Autonomia differenziata, nelle intese spunta la clausola salva-conti

(Imagoeconomica)
(Imagoeconomica)

Le intese sull’autonomia differenziata di Lombardia, Veneto ed Emilia Romagna dovranno funzionare «senza nuovi o maggiori oneri per la finanza pubblica». E sembra destinata a cadere la fase transitoria che in attesa dei fabbisogni standard, cioè del «prezzo giusto» delle funzioni fondamentali promesso da anni ma mai definito, avrebbe garantito alle tre Regioni un finanziamento almeno pari alla media nazionale della spesa statale pro capite: una clausola che solo per l’istruzione avrebbe potuto spostare un miliardo di euro all’anno a Lombardia e Veneto.

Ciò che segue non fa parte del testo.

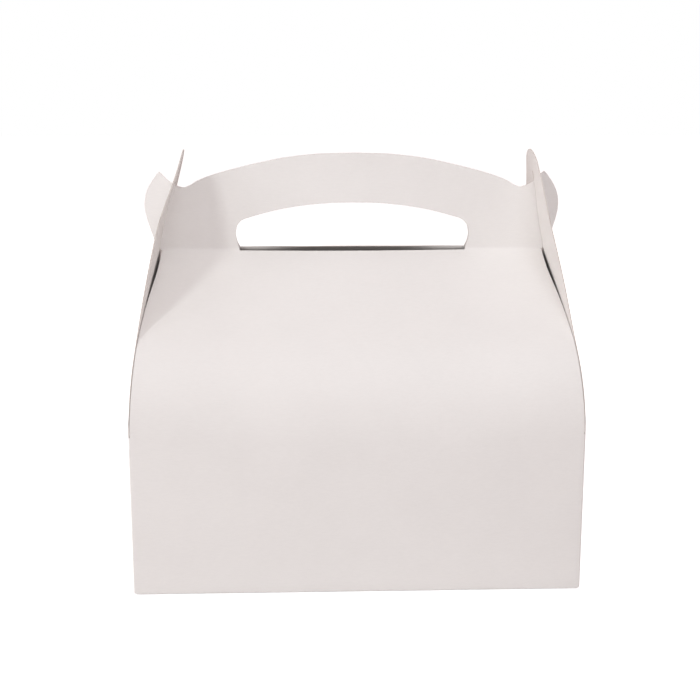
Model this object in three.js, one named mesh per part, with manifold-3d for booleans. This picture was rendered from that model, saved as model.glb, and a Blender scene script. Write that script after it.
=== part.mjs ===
// Handled cake box, folded from one blank of white paperboard.
// Units are millimetres, +Z is up, the origin is the middle of the underside,
// X runs along the handle and Y from the front wall (-Y) to the back wall (+Y).
import * as THREE from "three";
import { mergeVertices } from "three/addons/utils/BufferGeometryUtils.js";
import Module from "manifold-3d";

// Driving dimensions
const BOARD = 0.5; // thickness of the paperboard
const LENGTH = 230; // outside, along X
const DEPTH = 150; // outside, along Y
const WALL = 84; // height of the fold above the side walls
const RIDGE = 168; // height of the crease between roof and handle
const HANDLE_TOP = 220; // top of the arched handle
const HANDLE_DIP = 0.65; // height of the dips beside its arch, as a share of the handle's
const FLAP_TOP = 222; // tip of the end flaps
const TIP_RADIUS = 24; // rounding of that tip
const ROOF_RADIUS = 60; // bend of the front wall into the roof, at its side edges
const MIDDLE_RADIUS = 74; // the same bend at mid length, where the board is freer
const MIDDLE_DROP = 11; // the bend starts this much lower at mid length
const FOLD_RADIUS = 1; // outside radius of a folded edge
const CLEARANCE = 0.3; // between pieces that touch
const LAYER_GAP = 0.15; // between the layers of the bottom
const HANDLE_BOW = 4.6; // how far each handle panel stands off at mid crease
const BOW_MARGIN = 12; // the bow fades out this far inside the end flaps
const SLIT = 1.3; // widest opening between roof edge and end flap
const SLOT_HALF = 1.1; // half width of the slot in an end flap
const HOLE_HALF = 63.4; // half width of the hand hole
const HOLE_HEIGHT = 25.6; // height of the hand hole above the crease
const TAB_HALF = 45; // half width of the bottom's lock tab
const GLUE_FLAP = 18; // width of the glued strip inside the back wall

const HALF_X = LENGTH / 2;
const HALF_Y = DEPTH / 2;
const BOARD_COLOUR = 0xe9e6e3;

// Bowed end flap: share of its height, and how far in mm it has leaned in by then
const FLAP_LEAN = [
  [0, 0], [0.058, 0.25], [0.1449, 0.95], [0.2319, 1.85], [0.3188, 3.05],
  [0.4058, 4.75], [0.4928, 6.75], [0.5942, 9.35], [0.7101, 12.55], [0.8116, 15.45],
  [0.913, 18.45], [1, 21.05],
];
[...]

Al ministero dell’Economia si è tornati a lavorare sulle bozze delle intese con le tre Regioni del Nord in prima fila nelle richieste di autonomia. Mentre al ministero degli Affari regionali, dove nei giorni scorsi ha preso corpo la trattativa con la Campania, si allunga la fila dei richiedenti. Ma la partita è finita nell’altalena del dibattito incendiario tutto interno alla maggioranza: ha accelerato tra gennaio e febbraio, spinta da Matteo Salvini, ha frenato in primavera, per non urtare troppo Luigi Di Maio, ed è ripartita adesso, sempre su spinta del vicepremier leghista.

Ora è attesa sui tavoli del Consiglio dei ministri di mercoledì, in un’agenda che però è ingombrata da un caso Siri sempre più intricato. Sempre mercoledì, poco prima della riunione di governo, il premier Giuseppe Conte dovrebbe fare il punto con Erika Stefani, la ministra degli Affari regionali che ha seguito fin qui il dossier. Dossier che oltre a incrociare la fase più calda della battaglia sul sottosegretario ai Trasporti si è intricato su una doppia questione: i soldi e le funzioni da trasferire.

Le ricadute finanziarie dominano il dibattito soprattutto per le richieste di Lombardia e Veneto, che insieme alle competenze vogliono regionalizzare una parte di personale pubblico a partire dagli insegnanti (non così l’Emilia Romagna, che si concentra soprattutto su funzioni di programmazione). In una prima fase, anche questa forma di autonomia sarebbe “a costo zero” per definizione, perché insieme a competenze e personale lo Stato girerebbe un assegno della stessa cifra oggi spesa per le stesse funzioni. Tanta neutralità, secondo il progetto di febbraio, finirebbe però dopo un anno, quando andrebbe appunto garantito alla Regione un finanziamento pari almeno alla spesa media pro capite italiana. E siccome in molti settori, a partire dall’istruzione che rappresenta quello più ricco, la spesa statale in Lombardia e Veneto è inferiore alla media nazionale, questo meccanismo sposterebbe un miliardo al Nord. Ma il passaggio è appunto destinato a cadere, in un testo che invece contemplerebbe l’assenza di costi aggiuntivi per la finanza pubblica.

A ben guardare, però, le questioni di soldi coprono i nodi più intricati, che sono politici. Un’infinita trattativa si è incagliata soprattutto su cinque temi che i ministeri non vogliono cedere. E si tratta sempre di ministeri Cinque Stelle. Il ministero delle Infrastrutture ha risposto un «no» secco all’ipotesi di regionalizzare le concessioni di strade, autostrade e ferrovie. Quello dell’Ambiente non intende cedere alle Regioni le regole sulle bonifiche e soprattutto sulle valutazioni decisive (Via e Vas) per le autorizzazioni degli impianti industriali e le trasformazioni edilizie. Lo stesso è accaduto con la Salute su ticket e tariffe, con i Beni culturali sulle Soprintendenze e con il Lavoro sugli ammortizzatori sociali, collegati a doppio filo al reddito di cittadinanza che Di Maio vuole gestire in prima persona.

Ma è tutta l’impalcatura dell’autonomia a non trovare un minimo comun denominatore nella convivenza sempre più difficile fra Lega e Cinque Stelle. La stessa ipotesi di regionalizzare i ruoli degli insegnanti, che assorbono quasi tutta la questione delle risorse, traballa vistosamente. E sul ruolo del Parlamento una strada pre-definita è tutta da trovare. Prima delle europee, costruire la visione condivisa che è mancata finora sembra impossibile. Dopo, si vedrà.